The value of this escalation is doubtful, both from an environmental perspective and certainly from a cost/benefit viewpoint. As an example, it recently took 3 years to permit a new drill pad in Kuparuk field.
There is also opportunity to streamline the permitting process. More than time is lost in the maze of paperwork. ARCO employs 35 people full time, and others spend part of their time to handle the permits required to drill about a dozen exploratory wells each year, as well as for development projects. If some of those people could be redirected to identifying exploration prospects, we could have a much better chance of finding the reserves that both Alaska and ARCO need.
EXPLORATION UNITS
Another way the state could help is in actively encouraging the formation of exploration units.
The exploration unit concept is a powerful way for the state to level the playing field in competition with other countries. It allows the combining of tracts with different expiration dates and different owners into a unit held together beyond individual lease expiration dates, as long as expected work is done.
We see the current process of forming units becoming more burdensome. What should take a week for administrative review by the state is now taking many months.

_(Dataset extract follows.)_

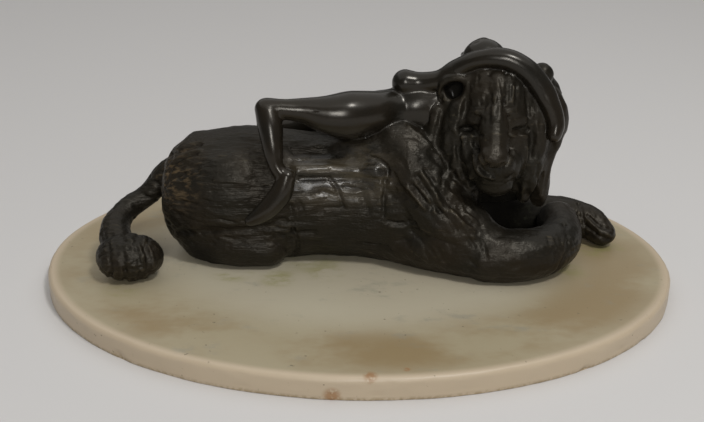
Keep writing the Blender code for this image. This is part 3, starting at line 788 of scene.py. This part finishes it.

We are happy to hear that the state is now considering a form of the concession arrangement. The state and native corporations could and should work together in the interior basins to offer large blocks of land for exploration.
The completion of the state's land selections, which the Department of Natural Resources has identified as a top priority, offers a unique opportunity to aid the exploration process.
Lands can be selected to preserve access to prospective oil and gas resources and for transportation corridors for pipelines, if exploration is successful.
It would be difficult to restore Alaska to previous high levels of exploration activity. But with these improvements, the state can at least stem the tide of retreating exploration dollars.
Such new life to Alaskan exploration is essential as production from the old giant Prudhoe Bay continues its long, steady decline.